◆ WHAT IS REQUIRED ◆
Your task is to copy a single run of lines that starts at the line with "const crownGroup = new THREE.Group();" and stops at the line with "for node in", keeping both ends. Copy nothing else.

◆ RECORD LIST ◆
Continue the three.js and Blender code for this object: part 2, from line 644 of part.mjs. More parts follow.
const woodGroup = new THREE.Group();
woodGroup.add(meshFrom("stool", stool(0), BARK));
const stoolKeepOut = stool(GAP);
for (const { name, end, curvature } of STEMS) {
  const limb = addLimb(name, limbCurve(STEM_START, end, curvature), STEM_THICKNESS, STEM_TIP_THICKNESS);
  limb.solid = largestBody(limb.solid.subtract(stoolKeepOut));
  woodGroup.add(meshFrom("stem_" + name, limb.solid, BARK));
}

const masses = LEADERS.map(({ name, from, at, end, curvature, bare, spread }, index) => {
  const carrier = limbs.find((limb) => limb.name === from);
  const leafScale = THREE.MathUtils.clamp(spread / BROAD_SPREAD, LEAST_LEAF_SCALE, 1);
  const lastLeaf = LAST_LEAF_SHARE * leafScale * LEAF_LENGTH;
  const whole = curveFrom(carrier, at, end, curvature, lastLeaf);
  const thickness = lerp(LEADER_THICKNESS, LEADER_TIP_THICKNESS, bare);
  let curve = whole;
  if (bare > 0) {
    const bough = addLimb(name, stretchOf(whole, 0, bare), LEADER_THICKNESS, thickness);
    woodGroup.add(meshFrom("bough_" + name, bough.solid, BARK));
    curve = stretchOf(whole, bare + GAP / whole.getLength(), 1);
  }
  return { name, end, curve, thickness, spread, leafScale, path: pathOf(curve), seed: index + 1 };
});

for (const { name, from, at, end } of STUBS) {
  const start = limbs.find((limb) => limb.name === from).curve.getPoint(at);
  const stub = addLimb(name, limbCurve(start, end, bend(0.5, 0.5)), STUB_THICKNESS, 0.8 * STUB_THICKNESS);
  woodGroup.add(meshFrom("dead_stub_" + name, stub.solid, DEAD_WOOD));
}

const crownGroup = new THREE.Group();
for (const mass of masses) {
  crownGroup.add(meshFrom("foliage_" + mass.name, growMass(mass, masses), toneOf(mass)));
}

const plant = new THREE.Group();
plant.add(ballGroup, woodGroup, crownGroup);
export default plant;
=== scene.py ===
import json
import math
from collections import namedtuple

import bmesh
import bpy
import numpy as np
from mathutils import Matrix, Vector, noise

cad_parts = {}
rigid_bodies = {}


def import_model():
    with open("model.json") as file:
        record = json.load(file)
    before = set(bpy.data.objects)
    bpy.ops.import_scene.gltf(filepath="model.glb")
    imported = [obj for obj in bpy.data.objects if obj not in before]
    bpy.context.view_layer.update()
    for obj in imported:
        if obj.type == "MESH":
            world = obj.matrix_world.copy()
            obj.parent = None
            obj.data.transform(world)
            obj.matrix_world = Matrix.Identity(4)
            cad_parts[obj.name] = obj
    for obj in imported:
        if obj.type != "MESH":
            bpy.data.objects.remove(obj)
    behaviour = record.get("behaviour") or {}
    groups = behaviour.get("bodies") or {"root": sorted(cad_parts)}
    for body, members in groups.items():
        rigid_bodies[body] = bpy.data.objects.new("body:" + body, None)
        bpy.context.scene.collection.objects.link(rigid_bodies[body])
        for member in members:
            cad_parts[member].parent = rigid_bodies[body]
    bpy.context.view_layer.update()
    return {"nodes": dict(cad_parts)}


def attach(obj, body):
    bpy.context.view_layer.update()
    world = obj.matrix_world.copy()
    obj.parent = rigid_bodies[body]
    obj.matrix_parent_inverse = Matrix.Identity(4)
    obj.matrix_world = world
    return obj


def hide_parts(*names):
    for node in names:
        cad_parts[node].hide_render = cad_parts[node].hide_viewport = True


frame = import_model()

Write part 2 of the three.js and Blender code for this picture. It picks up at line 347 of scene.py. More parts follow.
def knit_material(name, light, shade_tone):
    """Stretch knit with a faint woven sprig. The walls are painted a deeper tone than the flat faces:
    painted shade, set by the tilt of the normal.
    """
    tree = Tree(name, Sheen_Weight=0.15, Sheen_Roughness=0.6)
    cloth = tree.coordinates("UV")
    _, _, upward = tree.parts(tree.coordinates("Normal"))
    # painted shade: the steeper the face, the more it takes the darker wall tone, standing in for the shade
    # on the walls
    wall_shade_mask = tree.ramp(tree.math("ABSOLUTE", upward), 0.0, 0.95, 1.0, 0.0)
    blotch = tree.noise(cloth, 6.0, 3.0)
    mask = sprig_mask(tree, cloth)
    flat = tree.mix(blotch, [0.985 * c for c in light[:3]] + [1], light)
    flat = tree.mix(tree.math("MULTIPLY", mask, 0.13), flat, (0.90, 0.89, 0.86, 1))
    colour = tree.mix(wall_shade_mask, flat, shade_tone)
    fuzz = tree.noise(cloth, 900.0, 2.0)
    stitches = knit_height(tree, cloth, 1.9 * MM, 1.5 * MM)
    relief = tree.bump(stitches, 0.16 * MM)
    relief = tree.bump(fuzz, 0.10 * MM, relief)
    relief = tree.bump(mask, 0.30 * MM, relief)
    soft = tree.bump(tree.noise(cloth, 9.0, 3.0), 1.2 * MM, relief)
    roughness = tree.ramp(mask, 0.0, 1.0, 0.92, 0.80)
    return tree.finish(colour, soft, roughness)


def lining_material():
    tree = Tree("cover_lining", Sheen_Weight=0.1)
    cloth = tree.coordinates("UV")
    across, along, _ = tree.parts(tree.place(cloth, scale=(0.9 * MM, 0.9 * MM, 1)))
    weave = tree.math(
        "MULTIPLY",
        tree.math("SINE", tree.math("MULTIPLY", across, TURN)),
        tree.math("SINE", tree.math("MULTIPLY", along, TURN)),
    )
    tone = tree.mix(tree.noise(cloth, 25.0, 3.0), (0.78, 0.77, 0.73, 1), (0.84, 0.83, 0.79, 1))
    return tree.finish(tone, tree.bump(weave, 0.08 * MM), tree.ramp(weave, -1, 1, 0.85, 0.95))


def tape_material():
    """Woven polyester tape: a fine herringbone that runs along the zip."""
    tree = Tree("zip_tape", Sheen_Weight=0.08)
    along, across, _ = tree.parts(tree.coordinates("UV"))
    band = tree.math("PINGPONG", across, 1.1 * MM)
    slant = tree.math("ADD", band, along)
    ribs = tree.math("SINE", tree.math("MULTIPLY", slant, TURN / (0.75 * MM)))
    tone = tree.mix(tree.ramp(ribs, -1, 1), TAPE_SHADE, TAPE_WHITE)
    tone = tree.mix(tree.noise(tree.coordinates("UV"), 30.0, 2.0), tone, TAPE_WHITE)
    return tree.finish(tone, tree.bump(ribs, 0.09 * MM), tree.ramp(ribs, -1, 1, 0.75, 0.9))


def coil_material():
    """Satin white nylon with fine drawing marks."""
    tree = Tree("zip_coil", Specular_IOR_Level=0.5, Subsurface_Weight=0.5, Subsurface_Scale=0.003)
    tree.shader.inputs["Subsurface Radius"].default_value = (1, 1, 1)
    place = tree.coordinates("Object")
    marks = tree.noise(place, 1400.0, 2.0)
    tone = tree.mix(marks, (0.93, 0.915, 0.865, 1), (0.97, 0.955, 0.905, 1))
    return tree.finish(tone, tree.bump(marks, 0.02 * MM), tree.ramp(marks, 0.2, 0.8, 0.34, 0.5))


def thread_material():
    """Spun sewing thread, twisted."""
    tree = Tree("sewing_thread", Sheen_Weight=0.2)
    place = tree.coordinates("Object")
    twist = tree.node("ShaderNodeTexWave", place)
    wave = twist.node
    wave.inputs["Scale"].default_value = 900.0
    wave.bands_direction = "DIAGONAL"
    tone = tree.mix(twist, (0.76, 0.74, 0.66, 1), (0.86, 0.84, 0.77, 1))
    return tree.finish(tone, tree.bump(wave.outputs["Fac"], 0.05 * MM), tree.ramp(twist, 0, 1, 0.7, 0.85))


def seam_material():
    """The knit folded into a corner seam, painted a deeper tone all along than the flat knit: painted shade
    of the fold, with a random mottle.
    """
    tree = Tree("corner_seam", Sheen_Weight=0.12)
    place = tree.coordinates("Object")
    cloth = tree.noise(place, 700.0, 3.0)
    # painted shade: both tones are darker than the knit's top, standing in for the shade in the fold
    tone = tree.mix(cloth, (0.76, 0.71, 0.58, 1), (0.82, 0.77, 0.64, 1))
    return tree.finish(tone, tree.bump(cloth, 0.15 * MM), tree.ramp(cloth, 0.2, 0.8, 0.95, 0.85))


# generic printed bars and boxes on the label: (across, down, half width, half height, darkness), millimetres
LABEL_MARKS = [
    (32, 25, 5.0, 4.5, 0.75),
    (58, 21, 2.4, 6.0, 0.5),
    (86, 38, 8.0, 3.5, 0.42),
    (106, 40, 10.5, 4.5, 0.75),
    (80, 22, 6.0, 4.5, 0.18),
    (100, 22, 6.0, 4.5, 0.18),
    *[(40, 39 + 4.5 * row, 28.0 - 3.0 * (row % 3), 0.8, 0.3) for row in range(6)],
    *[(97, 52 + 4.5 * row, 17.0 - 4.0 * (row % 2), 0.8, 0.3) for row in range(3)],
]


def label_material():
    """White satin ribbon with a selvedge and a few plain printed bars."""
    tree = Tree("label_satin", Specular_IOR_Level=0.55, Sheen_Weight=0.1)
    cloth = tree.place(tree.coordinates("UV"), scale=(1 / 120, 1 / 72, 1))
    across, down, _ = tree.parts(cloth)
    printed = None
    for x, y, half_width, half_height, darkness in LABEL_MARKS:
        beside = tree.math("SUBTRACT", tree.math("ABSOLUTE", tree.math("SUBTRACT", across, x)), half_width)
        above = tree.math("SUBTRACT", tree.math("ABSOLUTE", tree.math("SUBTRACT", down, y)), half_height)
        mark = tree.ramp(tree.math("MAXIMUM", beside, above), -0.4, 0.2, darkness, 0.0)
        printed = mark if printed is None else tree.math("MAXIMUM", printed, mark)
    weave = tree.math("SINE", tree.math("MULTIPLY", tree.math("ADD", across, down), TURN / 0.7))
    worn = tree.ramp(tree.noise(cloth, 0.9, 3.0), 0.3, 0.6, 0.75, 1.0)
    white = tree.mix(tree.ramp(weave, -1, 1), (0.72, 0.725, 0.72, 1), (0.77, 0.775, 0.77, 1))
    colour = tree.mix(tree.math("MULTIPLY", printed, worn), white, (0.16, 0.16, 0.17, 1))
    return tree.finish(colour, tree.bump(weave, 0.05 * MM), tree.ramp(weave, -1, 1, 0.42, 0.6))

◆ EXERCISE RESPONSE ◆
const crownGroup = new THREE.Group();
for (const mass of masses) {
  crownGroup.add(meshFrom("foliage_" + mass.name, growMass(mass, masses), toneOf(mass)));
}

const plant = new THREE.Group();
plant.add(ballGroup, woodGroup, crownGroup);
export default plant;
=== scene.py ===
import json
import math
from collections import namedtuple

import bmesh
import bpy
import numpy as np
from mathutils import Matrix, Vector, noise

cad_parts = {}
rigid_bodies = {}


def import_model():
    with open("model.json") as file:
        record = json.load(file)
    before = set(bpy.data.objects)
    bpy.ops.import_scene.gltf(filepath="model.glb")
    imported = [obj for obj in bpy.data.objects if obj not in before]
    bpy.context.view_layer.update()
    for obj in imported:
        if obj.type == "MESH":
            world = obj.matrix_world.copy()
            obj.parent = None
            obj.data.transform(world)
            obj.matrix_world = Matrix.Identity(4)
            cad_parts[obj.name] = obj
    for obj in imported:
        if obj.type != "MESH":
            bpy.data.objects.remove(obj)
    behaviour = record.get("behaviour") or {}
    groups = behaviour.get("bodies") or {"root": sorted(cad_parts)}
    for body, members in groups.items():
        rigid_bodies[body] = bpy.data.objects.new("body:" + body, None)
        bpy.context.scene.collection.objects.link(rigid_bodies[body])
        for member in members:
            cad_parts[member].parent = rigid_bodies[body]
    bpy.context.view_layer.update()
    return {"nodes": dict(cad_parts)}


def attach(obj, body):
    bpy.context.view_layer.update()
    world = obj.matrix_world.copy()
    obj.parent = rigid_bodies[body]
    obj.matrix_parent_inverse = Matrix.Identity(4)
    obj.matrix_world = world
    return obj


def hide_parts(*names):
    for node in names:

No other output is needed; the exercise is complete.